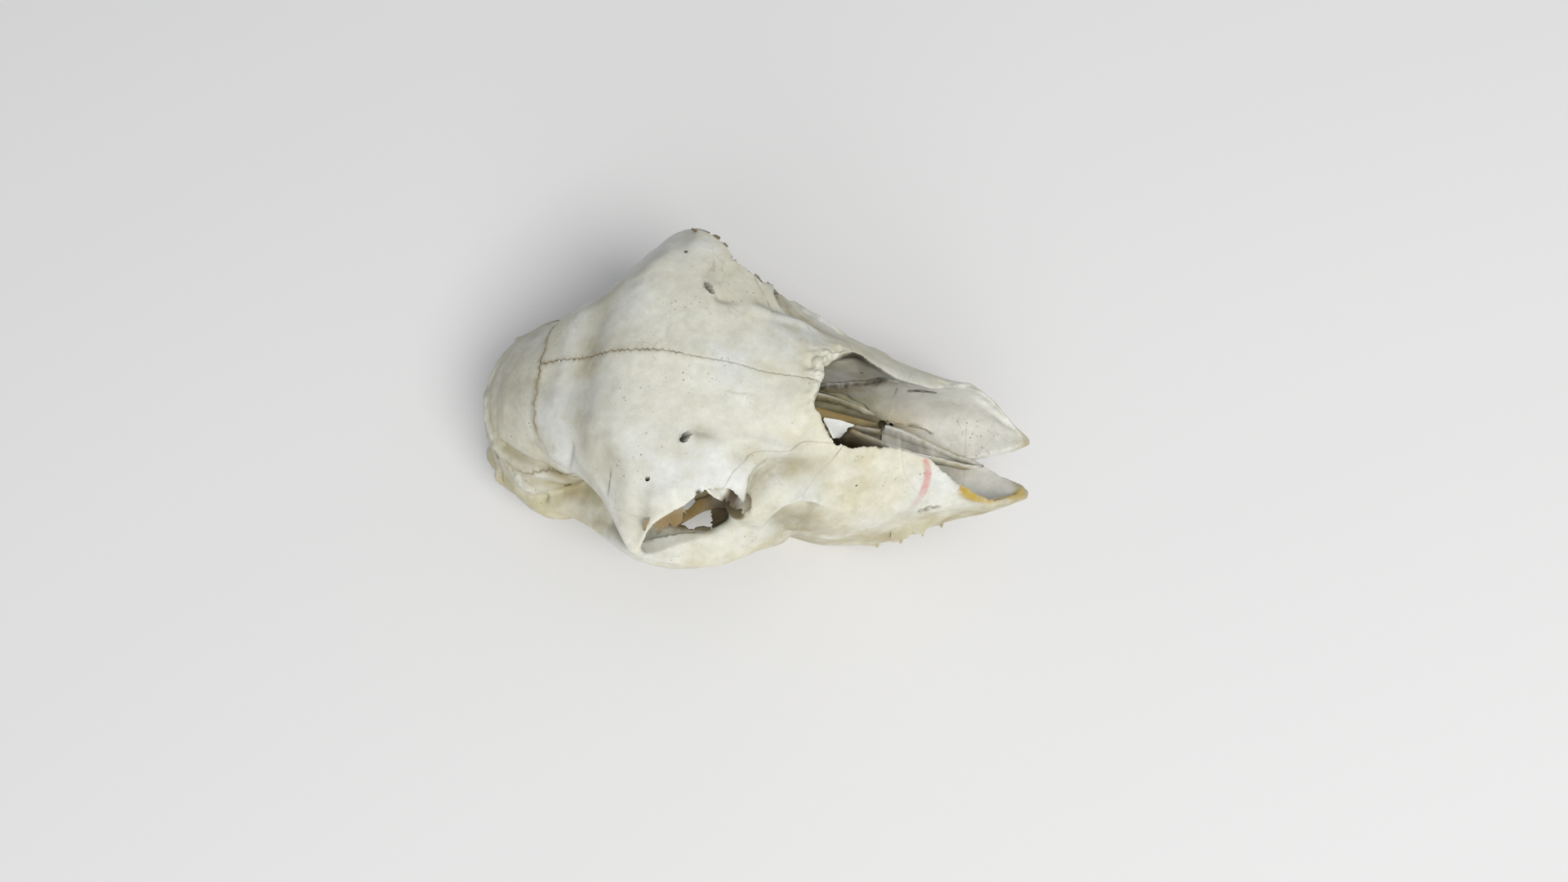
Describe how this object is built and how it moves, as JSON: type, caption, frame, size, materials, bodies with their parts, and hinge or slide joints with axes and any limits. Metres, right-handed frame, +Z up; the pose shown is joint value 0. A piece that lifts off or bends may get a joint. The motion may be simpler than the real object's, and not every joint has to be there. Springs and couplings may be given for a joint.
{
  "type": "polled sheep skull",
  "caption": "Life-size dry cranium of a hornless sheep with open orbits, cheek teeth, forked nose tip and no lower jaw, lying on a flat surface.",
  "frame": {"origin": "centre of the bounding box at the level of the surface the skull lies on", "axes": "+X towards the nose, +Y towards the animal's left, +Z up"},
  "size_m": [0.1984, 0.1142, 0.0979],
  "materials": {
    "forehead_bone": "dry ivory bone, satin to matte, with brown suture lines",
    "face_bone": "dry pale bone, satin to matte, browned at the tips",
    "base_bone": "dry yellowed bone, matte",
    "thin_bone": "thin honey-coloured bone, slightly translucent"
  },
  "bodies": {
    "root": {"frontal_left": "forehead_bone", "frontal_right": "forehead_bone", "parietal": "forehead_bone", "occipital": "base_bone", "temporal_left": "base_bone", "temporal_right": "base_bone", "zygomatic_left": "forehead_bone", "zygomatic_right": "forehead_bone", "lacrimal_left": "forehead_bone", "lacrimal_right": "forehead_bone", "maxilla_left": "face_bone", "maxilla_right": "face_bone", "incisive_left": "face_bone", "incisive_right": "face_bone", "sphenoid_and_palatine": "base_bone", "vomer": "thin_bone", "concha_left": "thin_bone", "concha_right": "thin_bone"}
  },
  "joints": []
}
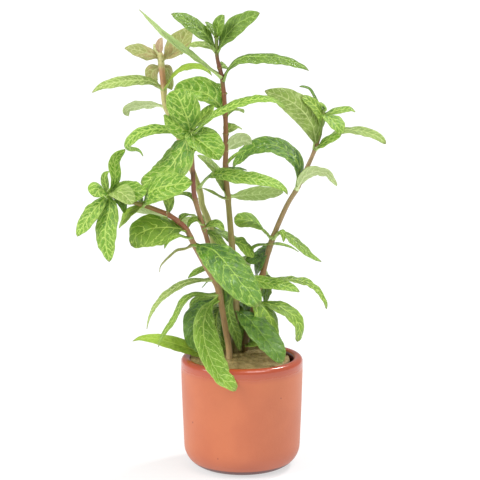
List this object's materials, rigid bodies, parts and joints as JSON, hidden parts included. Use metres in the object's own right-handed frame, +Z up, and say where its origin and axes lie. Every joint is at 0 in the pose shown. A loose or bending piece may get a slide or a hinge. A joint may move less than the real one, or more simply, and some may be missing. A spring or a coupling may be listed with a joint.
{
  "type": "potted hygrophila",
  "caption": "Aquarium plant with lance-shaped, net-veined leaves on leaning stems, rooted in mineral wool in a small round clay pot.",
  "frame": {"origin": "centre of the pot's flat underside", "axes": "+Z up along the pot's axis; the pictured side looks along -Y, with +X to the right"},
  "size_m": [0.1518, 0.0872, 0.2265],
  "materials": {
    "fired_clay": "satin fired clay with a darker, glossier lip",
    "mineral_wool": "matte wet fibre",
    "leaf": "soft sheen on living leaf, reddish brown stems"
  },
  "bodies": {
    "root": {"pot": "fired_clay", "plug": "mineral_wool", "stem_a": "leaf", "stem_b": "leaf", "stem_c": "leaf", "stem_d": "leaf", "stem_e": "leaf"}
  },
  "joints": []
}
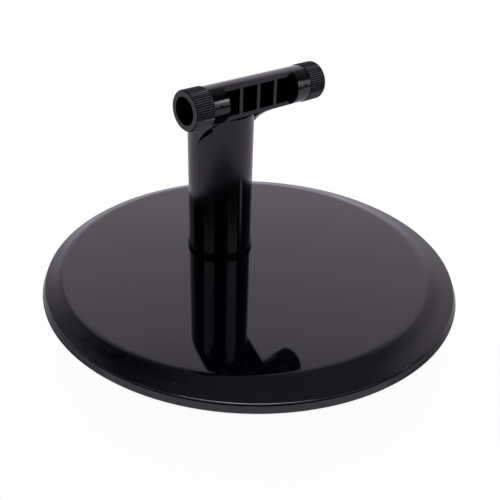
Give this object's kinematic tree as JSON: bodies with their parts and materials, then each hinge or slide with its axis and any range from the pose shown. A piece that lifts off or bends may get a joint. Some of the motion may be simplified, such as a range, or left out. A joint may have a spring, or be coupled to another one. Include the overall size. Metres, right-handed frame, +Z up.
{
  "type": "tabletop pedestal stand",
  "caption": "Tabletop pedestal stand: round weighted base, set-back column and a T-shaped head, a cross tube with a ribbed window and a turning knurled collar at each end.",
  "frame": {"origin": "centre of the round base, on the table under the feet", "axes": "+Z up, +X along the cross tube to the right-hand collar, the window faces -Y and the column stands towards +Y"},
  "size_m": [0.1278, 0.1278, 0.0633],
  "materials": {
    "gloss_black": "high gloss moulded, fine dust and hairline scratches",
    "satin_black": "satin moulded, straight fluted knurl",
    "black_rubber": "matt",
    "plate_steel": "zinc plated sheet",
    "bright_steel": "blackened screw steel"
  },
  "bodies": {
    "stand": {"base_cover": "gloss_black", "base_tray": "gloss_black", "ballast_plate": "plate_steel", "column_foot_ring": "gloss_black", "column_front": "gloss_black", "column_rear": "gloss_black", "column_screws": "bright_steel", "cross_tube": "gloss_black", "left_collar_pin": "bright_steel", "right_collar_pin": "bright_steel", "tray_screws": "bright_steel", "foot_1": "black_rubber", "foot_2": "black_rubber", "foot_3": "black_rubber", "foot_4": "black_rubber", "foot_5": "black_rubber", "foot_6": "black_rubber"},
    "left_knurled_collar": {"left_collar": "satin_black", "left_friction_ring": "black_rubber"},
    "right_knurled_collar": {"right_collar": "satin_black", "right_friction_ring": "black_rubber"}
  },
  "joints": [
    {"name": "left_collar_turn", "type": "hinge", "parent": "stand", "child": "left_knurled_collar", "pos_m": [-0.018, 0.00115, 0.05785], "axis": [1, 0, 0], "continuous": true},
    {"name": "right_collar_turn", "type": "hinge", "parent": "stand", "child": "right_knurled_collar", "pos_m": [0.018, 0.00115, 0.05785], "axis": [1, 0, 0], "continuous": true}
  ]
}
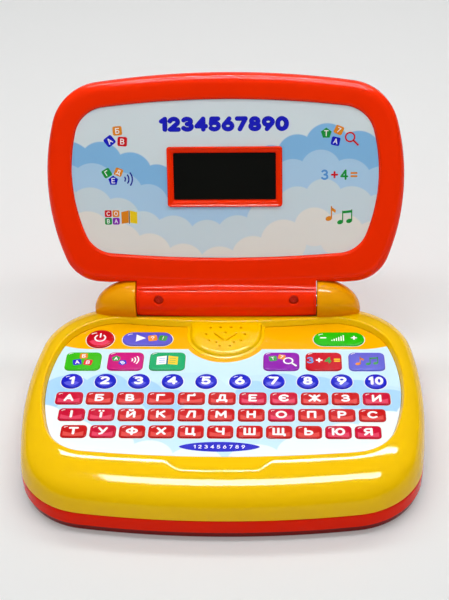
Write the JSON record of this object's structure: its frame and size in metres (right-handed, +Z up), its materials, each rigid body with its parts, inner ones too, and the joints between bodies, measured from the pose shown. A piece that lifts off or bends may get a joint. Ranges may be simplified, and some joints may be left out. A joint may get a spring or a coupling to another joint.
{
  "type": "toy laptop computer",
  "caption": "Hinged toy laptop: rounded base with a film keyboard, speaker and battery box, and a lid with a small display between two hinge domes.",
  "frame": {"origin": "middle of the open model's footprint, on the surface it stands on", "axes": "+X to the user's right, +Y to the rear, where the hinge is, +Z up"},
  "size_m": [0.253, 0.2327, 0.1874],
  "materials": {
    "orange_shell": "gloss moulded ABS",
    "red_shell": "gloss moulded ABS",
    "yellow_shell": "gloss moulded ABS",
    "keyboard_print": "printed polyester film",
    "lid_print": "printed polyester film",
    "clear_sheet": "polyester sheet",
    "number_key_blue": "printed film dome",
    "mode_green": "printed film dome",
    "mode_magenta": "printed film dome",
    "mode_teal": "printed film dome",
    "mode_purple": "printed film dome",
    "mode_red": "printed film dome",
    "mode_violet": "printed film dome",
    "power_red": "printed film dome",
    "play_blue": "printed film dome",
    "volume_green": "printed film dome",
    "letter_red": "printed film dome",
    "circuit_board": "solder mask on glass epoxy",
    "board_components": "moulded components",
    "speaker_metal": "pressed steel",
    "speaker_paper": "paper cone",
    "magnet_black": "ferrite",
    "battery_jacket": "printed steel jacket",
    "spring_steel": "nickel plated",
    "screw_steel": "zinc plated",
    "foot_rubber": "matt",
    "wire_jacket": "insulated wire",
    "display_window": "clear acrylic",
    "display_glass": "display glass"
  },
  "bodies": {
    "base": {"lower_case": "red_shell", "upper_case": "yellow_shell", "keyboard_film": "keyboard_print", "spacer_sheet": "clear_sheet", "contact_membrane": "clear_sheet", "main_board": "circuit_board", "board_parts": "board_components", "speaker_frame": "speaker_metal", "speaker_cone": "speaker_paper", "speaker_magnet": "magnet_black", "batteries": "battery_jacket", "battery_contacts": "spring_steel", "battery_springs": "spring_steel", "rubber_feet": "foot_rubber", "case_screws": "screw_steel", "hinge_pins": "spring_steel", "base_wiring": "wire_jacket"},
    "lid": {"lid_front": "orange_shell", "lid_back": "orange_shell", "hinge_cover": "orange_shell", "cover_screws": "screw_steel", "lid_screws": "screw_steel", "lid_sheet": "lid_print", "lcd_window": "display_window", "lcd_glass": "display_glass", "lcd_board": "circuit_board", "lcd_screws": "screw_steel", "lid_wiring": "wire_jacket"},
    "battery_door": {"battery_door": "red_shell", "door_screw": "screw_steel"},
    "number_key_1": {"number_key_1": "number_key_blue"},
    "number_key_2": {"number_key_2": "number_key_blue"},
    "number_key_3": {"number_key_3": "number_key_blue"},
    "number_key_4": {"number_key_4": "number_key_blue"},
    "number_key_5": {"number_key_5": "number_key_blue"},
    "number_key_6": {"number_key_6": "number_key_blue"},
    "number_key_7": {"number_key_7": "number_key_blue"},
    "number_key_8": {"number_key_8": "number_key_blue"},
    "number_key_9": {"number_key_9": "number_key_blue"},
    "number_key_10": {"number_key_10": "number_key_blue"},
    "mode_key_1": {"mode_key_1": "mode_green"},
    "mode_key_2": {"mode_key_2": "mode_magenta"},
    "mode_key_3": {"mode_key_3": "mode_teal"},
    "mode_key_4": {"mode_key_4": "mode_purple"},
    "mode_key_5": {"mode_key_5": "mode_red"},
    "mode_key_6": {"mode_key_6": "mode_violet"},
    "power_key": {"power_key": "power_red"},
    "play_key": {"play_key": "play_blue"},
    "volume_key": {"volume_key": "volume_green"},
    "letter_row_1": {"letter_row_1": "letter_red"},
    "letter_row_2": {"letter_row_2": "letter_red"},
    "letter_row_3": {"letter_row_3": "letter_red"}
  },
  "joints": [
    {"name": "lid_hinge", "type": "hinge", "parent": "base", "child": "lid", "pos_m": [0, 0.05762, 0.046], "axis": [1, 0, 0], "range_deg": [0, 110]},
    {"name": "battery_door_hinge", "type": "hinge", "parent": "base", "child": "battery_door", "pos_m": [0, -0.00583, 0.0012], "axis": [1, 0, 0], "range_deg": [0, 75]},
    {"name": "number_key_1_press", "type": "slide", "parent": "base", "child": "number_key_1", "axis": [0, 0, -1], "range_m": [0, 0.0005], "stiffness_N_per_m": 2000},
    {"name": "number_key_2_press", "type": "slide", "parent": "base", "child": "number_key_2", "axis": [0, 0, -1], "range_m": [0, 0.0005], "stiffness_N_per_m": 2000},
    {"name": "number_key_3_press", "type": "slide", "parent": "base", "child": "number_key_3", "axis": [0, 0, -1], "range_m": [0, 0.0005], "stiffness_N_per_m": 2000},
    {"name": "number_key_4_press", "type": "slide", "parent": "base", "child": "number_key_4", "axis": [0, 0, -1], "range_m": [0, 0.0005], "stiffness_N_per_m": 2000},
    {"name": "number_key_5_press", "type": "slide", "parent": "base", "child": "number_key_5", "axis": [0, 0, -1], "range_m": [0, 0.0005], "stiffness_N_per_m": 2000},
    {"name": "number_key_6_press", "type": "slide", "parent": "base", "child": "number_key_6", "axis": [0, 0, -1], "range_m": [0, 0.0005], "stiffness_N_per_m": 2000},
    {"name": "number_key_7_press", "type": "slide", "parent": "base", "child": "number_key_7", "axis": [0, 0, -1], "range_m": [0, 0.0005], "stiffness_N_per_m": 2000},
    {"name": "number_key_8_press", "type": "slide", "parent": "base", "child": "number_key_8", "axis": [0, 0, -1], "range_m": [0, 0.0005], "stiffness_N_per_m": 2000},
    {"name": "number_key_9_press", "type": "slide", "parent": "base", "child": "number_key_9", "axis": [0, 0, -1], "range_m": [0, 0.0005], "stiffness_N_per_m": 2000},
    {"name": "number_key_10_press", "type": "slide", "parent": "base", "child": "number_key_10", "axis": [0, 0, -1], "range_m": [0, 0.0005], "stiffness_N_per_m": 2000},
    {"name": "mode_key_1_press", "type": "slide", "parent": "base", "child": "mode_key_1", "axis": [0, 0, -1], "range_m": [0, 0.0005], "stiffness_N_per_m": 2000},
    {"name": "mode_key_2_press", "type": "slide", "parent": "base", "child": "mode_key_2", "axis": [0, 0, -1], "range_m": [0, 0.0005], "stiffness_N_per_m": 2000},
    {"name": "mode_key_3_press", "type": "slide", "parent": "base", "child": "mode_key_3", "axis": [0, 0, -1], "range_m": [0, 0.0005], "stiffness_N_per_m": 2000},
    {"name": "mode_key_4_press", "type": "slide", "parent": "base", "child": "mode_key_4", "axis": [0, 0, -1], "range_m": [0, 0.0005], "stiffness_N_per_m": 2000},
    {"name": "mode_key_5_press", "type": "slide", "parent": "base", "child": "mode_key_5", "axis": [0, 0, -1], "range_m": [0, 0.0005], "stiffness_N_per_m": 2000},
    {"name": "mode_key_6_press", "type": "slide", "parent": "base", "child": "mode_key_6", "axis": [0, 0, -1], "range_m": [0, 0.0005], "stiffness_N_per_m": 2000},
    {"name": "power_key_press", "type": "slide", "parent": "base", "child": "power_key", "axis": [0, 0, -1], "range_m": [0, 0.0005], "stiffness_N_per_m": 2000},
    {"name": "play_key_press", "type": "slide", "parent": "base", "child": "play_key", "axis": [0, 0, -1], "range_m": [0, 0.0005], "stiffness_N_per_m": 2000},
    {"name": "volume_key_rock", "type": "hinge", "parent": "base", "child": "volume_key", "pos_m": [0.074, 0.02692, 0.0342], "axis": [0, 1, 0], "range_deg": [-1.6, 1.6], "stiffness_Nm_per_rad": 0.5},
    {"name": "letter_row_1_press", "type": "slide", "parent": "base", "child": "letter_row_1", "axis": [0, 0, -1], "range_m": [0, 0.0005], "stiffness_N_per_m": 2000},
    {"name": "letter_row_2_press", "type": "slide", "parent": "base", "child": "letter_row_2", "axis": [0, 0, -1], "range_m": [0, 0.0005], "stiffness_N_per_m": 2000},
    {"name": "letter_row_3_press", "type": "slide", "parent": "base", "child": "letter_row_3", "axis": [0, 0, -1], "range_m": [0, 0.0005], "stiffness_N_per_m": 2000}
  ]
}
# # # # #
(WRITTEN PROBLEM) Copy out each line of the data where the string "lifts" appears.

(SOLUTION)
Describe how this object is built and how it moves, as JSON: type, caption, frame, size, materials, bodies with their parts, and hinge or slide joints with axes and any limits. Metres, right-handed frame, +Z up; the pose shown is joint value 0. A piece that lifts off or bends may get a joint. The motion may be simpler than the real object's, and not every joint has to be there. Springs and couplings may be given for a joint.
Give this object's kinematic tree as JSON: bodies with their parts and materials, then each hinge or slide with its axis and any range from the pose shown. A piece that lifts off or bends may get a joint. Some of the motion may be simplified, such as a range, or left out. A joint may have a spring, or be coupled to another one. Include the overall size. Metres, right-handed frame, +Z up.
Write the JSON record of this object's structure: its frame and size in metres (right-handed, +Z up), its materials, each rigid body with its parts, inner ones too, and the joints between bodies, measured from the pose shown. A piece that lifts off or bends may get a joint. Ranges may be simplified, and some joints may be left out. A joint may get a spring or a coupling to another joint.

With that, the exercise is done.